Agir contre les trafiquants
Ces nouvelles propositions sont à prendre en compte dans un cadre plus global pour répondre aux drames de l’immigration en Méditerranée. Avec ces mesures de « relocalisation » et de « réinstallation », la Commission apporte une réponse intérieure à ce défi. Mais l’Union veut aussi engager des actions tournées vers l’extérieur. Les 28 ont ainsi convenu de multiplier par trois les moyens et les capacités de l’opération Triton, coordonnée par Frontex, l’agence de surveillance des frontières extérieures de l’Union.
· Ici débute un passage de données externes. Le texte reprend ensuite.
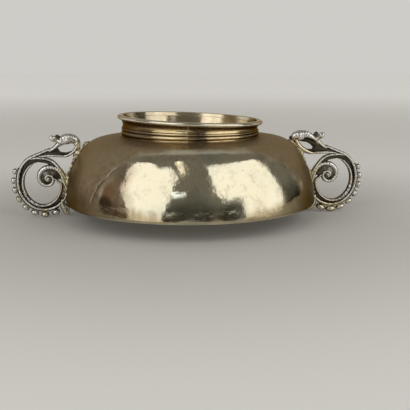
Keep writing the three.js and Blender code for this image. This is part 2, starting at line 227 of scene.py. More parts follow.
def swept(bm, stations, spacing=0.45, sides=16, squareness=1.0, lumps=0.0, seed=0.0):
    """Sweeps a rounded section along stations of (out, up, across, half width, half depth).
    The crest attribute is 1 on the front and back of the section and 0 on its flanks."""
    crest_and_painted_shade = crest_of(bm)
    run = blended(stations, spacing)
    places = [Vector((r[0], r[2], r[1])) for r in run]
    sizes = [(max(r[3], 0.05), max(r[4], 0.05)) for r in run]
    last = len(places) - 1
    tangents = [(places[min(i + 1, last)] - places[max(i - 1, 0)]).normalized() for i in range(last + 1)]
    rings = [end_ring(places[0], tangents[0], sizes[0], -1, angle) for angle in END_ANGLES]
    rings += [(p, t, *s) for p, t, s in zip(places, tangents, sizes)]
    rings += [end_ring(places[-1], tangents[-1], sizes[-1], 1, angle) for angle in reversed(END_ANGLES)]
    loop = bmesh.ops.create_circle(bm, segments=sides, radius=1)["verts"]
    for v in loop:
        v[crest_and_painted_shade] = abs(v.co.y)
        for axis in (0, 1):
            v.co[axis] = math.copysign(abs(v.co[axis]) ** squareness, v.co[axis])
    edges = list({e for v in loop for e in v.link_edges})
    first = edges
    placed = Matrix.Identity(4)
    for i, (place, tangent, width, depth) in enumerate(rings):
        if i:
            made = bmesh.ops.extrude_edge_only(bm, edges=edges)["geom"]
            edges = [g for g in made if isinstance(g, bmesh.types.BMEdge)]
            loop = [g for g in made if isinstance(g, bmesh.types.BMVert)]
        side = Vector((0, 1, 0)).cross(tangent).normalized()
        over = tangent.cross(side)
        swell = 1 + lumps * noise(place * 0.9 + Vector((seed, 0, 0)))
        turn = Matrix((side * width * swell, over * depth * swell, tangent)).transposed().to_4x4()
        wanted = Matrix.Translation(place) @ turn
        bmesh.ops.transform(bm, matrix=wanted @ placed.inverted(), verts=loop)
        placed = wanted
    bmesh.ops.holes_fill(bm, edges=first + edges, sides=0)


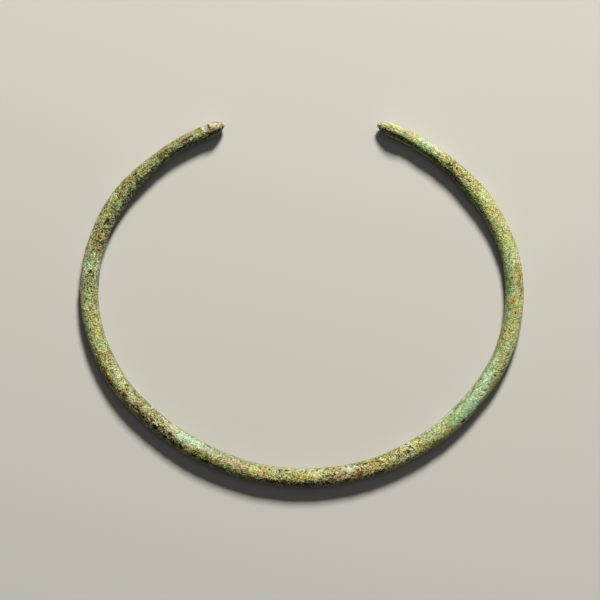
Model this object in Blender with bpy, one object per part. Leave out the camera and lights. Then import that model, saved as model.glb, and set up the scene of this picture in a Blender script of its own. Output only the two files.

La Commission veut aussi agir contre les trafiquants. Elle aime répéter qu’il faut faire de ce trafic une activité à haut risque pour les criminels et moins rentable. La mesure phare du projet européen est l’arraisonnement et la destruction des navires employés par les réseaux criminels. Mais cette action nécessite l’accord de la communauté internationale qui n’est pas encore acquis.
Finalement, la Commission veut renforcer la coopération et le développement humanitaire avec les pays de départ et de transit. L’institution prévoit l’envoi d’officiers de liaison sur place. Des centres pourraient même être établis dans certains pays. Un établissement pilote devrait voir le jour au Niger d’ici la fin de l’année. Il aura pour mission d’informer les candidats à l’immigration des chances de réussite de leur voyage ou de fournir une assistance pour ceux qui accepteraient de retourner dans leur pays d’origine. Les négociations démarrent donc maintenant. La prochaine étape est prévue pour le 16 juin lors de la réunion des 28 ministres de l’Intérieur.